(Records that describe objects)
+---+

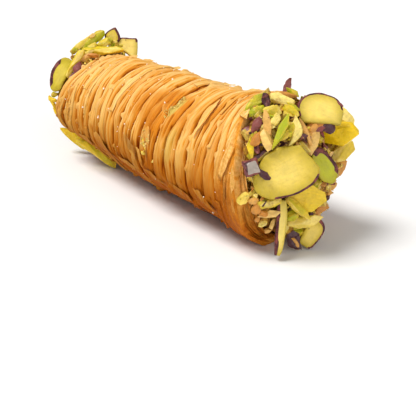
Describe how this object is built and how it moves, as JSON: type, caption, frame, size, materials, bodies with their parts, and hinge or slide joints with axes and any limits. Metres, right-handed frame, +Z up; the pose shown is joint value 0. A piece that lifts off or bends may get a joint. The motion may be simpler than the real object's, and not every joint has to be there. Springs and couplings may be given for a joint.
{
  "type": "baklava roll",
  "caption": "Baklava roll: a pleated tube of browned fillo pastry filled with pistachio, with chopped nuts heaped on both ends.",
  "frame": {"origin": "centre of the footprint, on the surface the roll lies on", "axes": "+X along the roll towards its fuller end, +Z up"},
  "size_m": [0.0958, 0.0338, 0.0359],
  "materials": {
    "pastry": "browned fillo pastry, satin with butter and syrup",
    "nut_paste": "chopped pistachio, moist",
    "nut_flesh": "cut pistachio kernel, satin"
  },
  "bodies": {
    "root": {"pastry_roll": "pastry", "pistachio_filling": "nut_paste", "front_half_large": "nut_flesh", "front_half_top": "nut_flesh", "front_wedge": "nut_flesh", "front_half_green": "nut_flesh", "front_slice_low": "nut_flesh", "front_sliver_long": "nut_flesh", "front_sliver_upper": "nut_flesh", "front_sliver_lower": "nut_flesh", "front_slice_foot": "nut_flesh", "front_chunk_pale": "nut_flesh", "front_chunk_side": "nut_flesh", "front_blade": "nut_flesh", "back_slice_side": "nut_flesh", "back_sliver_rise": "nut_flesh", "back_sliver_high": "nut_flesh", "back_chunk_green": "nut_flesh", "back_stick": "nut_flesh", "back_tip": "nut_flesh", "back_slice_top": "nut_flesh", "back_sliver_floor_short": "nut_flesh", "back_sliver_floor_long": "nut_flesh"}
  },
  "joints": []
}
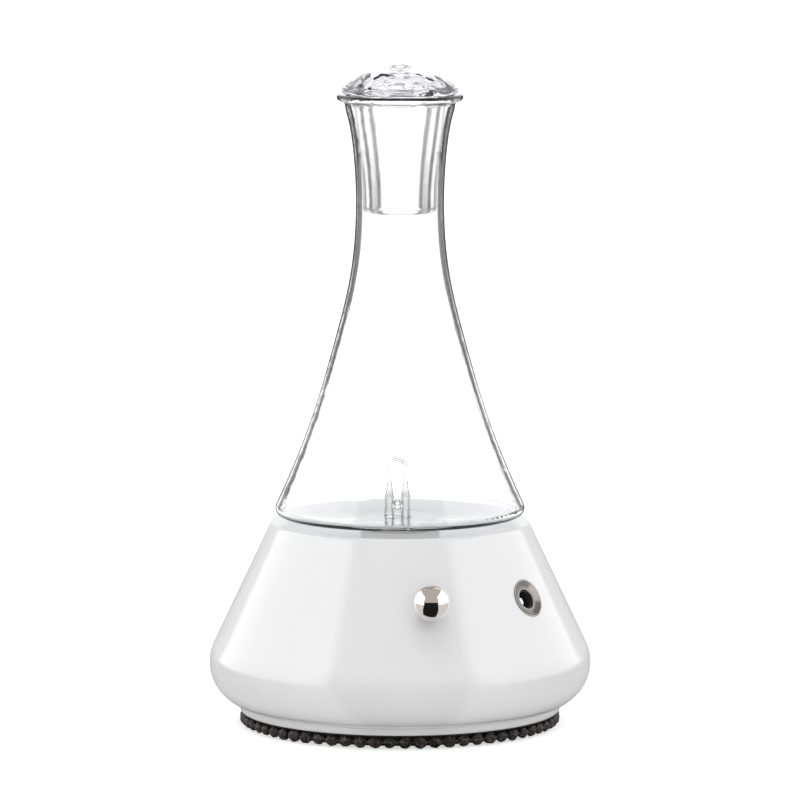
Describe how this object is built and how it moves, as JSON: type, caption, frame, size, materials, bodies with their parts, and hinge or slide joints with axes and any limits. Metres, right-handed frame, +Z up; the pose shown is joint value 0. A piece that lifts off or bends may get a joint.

+---+

:: Task statement ::
Nothing should be left out: repeat all of the data exactly.

:: The response ::
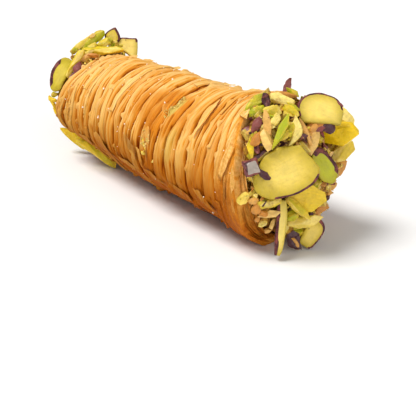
Describe how this object is built and how it moves, as JSON: type, caption, frame, size, materials, bodies with their parts, and hinge or slide joints with axes and any limits. Metres, right-handed frame, +Z up; the pose shown is joint value 0. A piece that lifts off or bends may get a joint. The motion may be simpler than the real object's, and not every joint has to be there. Springs and couplings may be given for a joint.
{
  "type": "baklava roll",
  "caption": "Baklava roll: a pleated tube of browned fillo pastry filled with pistachio, with chopped nuts heaped on both ends.",
  "frame": {"origin": "centre of the footprint, on the surface the roll lies on", "axes": "+X along the roll towards its fuller end, +Z up"},
  "size_m": [0.0958, 0.0338, 0.0359],
  "materials": {
    "pastry": "browned fillo pastry, satin with butter and syrup",
    "nut_paste": "chopped pistachio, moist",
    "nut_flesh": "cut pistachio kernel, satin"
  },
  "bodies": {
    "root": {"pastry_roll": "pastry", "pistachio_filling": "nut_paste", "front_half_large": "nut_flesh", "front_half_top": "nut_flesh", "front_wedge": "nut_flesh", "front_half_green": "nut_flesh", "front_slice_low": "nut_flesh", "front_sliver_long": "nut_flesh", "front_sliver_upper": "nut_flesh", "front_sliver_lower": "nut_flesh", "front_slice_foot": "nut_flesh", "front_chunk_pale": "nut_flesh", "front_chunk_side": "nut_flesh", "front_blade": "nut_flesh", "back_slice_side": "nut_flesh", "back_sliver_rise": "nut_flesh", "back_sliver_high": "nut_flesh", "back_chunk_green": "nut_flesh", "back_stick": "nut_flesh", "back_tip": "nut_flesh", "back_slice_top": "nut_flesh", "back_sliver_floor_short": "nut_flesh", "back_sliver_floor_long": "nut_flesh"}
  },
  "joints": []
}
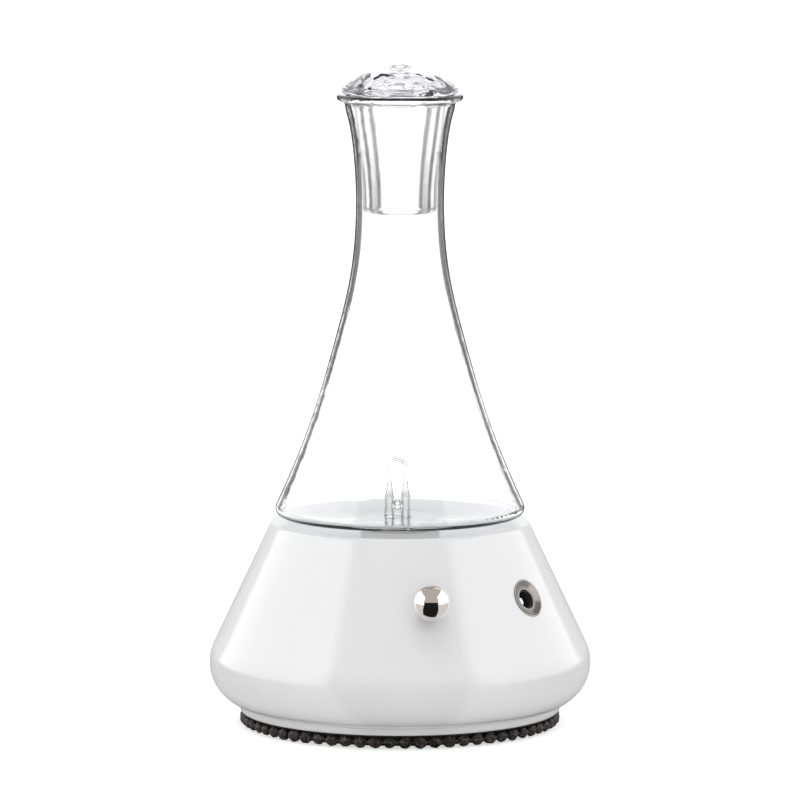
Describe how this object is built and how it moves, as JSON: type, caption, frame, size, materials, bodies with their parts, and hinge or slide joints with axes and any limits. Metres, right-handed frame, +Z up; the pose shown is joint value 0. A piece that lifts off or bends may get a joint.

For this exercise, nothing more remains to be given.